| TASK DETAILS |
What is needed is an exact copy of the lines from the line containing "The FreeCAD and" to the line containing "rowHeight = 220", both lines included, and nothing else.

| EXTRACTED DATA |
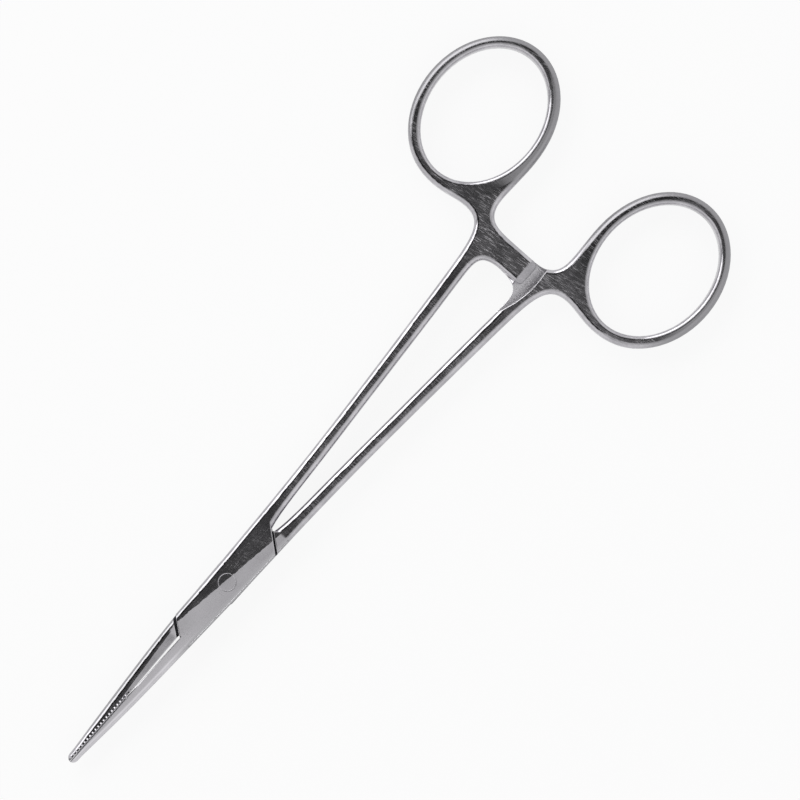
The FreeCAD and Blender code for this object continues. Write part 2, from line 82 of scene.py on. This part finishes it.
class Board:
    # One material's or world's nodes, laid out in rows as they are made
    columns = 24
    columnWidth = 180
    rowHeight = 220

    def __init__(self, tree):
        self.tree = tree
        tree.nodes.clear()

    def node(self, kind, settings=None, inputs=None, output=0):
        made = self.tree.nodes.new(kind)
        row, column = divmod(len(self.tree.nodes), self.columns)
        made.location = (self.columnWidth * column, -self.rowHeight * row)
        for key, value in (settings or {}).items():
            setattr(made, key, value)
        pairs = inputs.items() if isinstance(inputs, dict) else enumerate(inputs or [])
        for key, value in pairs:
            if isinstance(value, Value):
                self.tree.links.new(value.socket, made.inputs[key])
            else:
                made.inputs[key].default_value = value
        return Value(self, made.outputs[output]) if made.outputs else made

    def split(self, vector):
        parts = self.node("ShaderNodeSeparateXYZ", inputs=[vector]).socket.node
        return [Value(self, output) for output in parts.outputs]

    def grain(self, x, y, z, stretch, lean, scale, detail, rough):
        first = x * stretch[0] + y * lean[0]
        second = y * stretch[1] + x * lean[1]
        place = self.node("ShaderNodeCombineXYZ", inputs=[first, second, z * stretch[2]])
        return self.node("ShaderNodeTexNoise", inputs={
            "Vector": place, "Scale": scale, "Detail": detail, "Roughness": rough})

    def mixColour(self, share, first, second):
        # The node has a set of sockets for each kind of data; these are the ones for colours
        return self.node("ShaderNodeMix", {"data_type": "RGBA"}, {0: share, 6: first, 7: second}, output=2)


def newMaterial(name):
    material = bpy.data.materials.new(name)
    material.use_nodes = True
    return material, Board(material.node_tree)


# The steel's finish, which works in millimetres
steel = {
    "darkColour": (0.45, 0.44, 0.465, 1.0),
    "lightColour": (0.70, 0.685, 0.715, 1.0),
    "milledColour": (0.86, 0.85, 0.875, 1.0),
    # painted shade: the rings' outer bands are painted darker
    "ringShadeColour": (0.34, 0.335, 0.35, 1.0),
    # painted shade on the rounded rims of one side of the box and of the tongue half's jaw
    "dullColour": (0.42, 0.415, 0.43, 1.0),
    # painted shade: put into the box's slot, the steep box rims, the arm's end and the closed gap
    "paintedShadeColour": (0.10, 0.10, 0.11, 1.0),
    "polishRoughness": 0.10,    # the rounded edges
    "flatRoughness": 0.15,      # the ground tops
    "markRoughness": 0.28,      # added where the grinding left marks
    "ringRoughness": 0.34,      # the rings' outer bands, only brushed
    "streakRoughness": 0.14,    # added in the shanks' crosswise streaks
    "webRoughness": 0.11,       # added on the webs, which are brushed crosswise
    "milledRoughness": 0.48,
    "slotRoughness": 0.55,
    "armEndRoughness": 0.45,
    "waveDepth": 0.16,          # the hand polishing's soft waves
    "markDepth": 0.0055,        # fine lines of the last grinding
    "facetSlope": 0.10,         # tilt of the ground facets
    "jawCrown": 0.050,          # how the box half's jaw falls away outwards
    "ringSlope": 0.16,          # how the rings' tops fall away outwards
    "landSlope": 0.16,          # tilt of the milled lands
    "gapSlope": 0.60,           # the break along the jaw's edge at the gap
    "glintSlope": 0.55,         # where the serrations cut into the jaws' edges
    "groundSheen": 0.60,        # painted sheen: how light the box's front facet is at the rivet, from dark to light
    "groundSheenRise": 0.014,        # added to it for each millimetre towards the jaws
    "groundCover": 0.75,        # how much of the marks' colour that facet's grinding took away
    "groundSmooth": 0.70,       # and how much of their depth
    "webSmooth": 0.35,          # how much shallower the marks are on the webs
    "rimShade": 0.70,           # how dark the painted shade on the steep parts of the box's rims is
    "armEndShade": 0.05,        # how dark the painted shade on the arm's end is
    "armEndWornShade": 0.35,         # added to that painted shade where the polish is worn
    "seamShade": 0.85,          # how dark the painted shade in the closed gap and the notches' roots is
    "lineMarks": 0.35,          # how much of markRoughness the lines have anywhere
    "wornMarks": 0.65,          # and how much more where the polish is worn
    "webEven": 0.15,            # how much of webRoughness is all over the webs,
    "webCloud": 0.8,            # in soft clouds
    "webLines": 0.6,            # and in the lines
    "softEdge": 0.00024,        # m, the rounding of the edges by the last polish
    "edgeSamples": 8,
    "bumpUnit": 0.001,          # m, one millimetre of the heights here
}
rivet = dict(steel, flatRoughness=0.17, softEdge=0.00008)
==
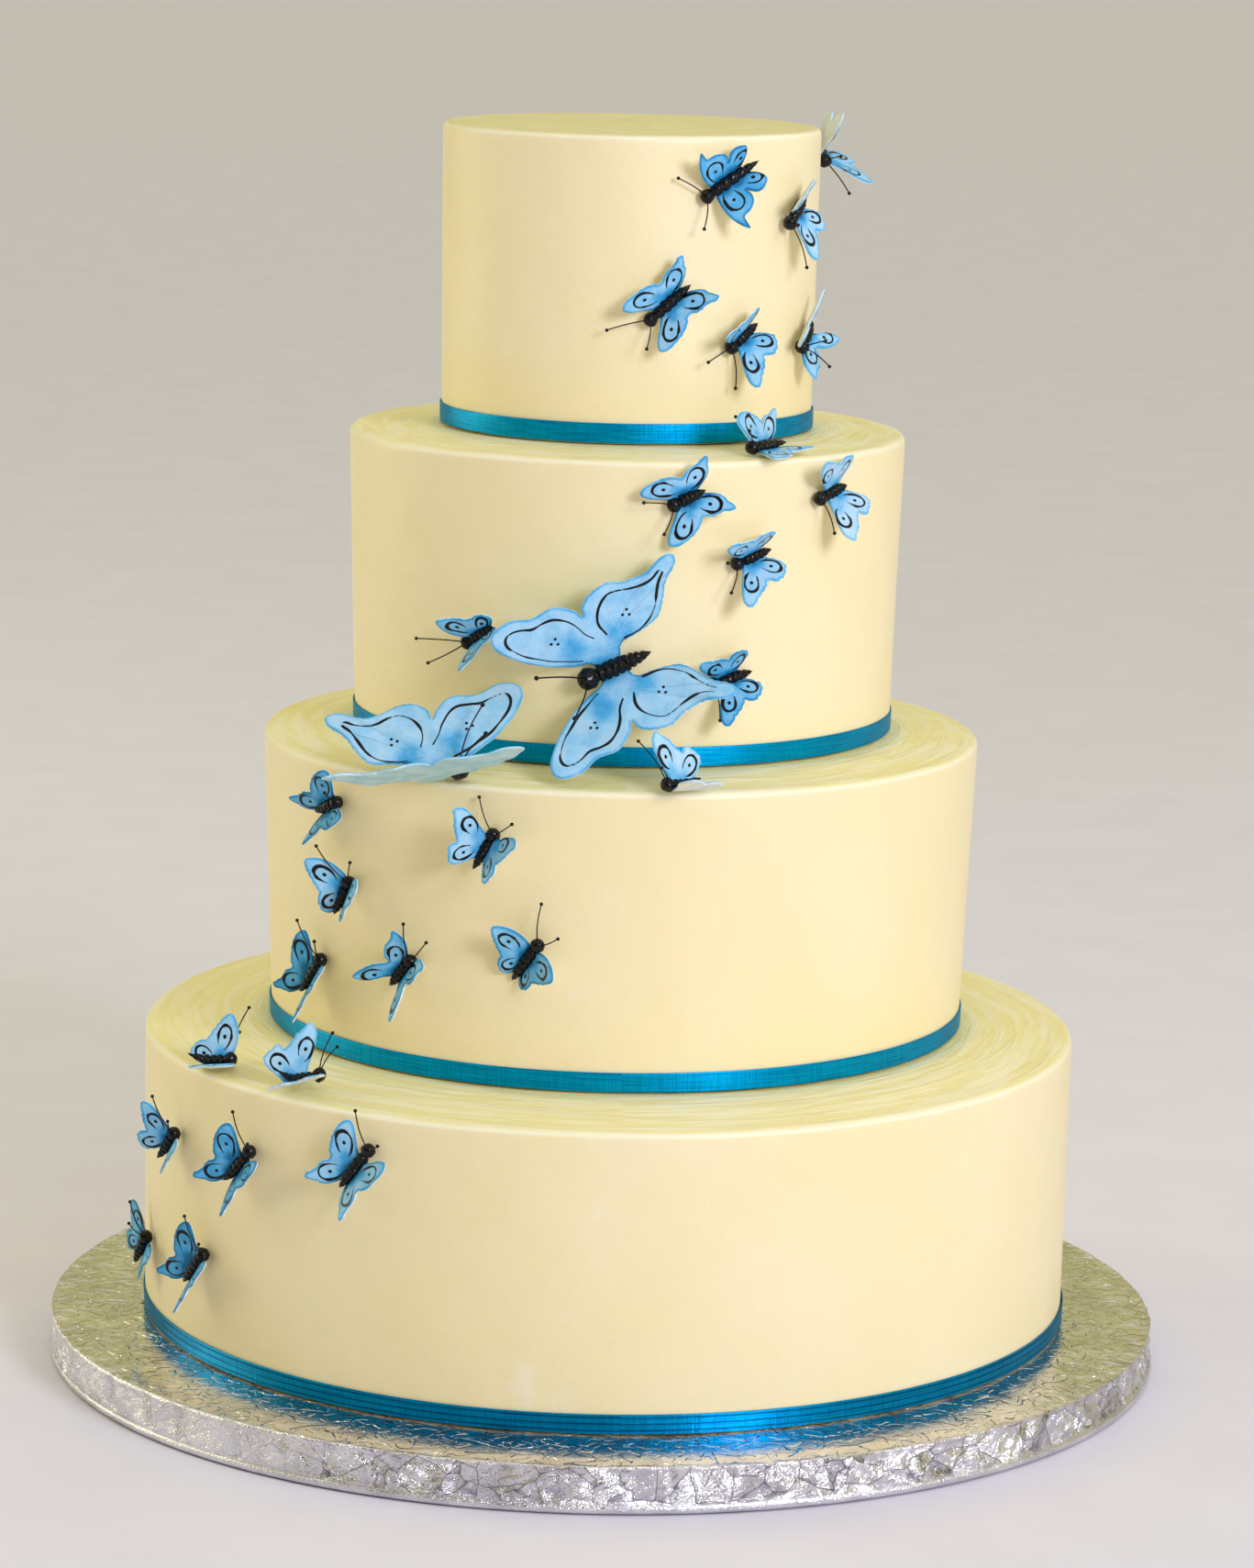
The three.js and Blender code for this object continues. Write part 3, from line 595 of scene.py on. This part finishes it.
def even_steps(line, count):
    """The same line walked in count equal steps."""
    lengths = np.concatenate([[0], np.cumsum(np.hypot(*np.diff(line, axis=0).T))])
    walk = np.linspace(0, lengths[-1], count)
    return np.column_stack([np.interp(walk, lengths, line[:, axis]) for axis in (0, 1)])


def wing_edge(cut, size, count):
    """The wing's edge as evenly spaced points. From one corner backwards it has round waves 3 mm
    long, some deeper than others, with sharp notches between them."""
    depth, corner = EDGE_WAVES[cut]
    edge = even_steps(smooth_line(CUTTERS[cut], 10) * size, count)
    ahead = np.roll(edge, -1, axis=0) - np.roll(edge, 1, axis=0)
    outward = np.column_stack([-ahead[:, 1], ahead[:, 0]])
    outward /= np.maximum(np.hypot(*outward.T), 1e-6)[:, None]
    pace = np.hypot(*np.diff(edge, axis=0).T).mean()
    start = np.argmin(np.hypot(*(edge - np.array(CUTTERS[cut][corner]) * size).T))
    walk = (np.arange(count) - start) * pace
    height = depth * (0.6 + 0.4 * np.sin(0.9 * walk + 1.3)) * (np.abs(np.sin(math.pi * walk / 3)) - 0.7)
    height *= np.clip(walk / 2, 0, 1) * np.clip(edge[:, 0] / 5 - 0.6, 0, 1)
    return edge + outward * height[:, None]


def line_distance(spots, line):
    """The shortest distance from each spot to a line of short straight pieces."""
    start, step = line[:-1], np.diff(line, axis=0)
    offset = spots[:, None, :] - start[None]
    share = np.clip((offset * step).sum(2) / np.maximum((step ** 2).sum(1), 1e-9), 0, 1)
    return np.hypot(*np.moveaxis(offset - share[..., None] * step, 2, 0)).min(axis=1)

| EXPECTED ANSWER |
The FreeCAD and Blender code for this object continues. Write part 2, from line 82 of scene.py on. This part finishes it.
class Board:
    # One material's or world's nodes, laid out in rows as they are made
    columns = 24
    columnWidth = 180
    rowHeight = 220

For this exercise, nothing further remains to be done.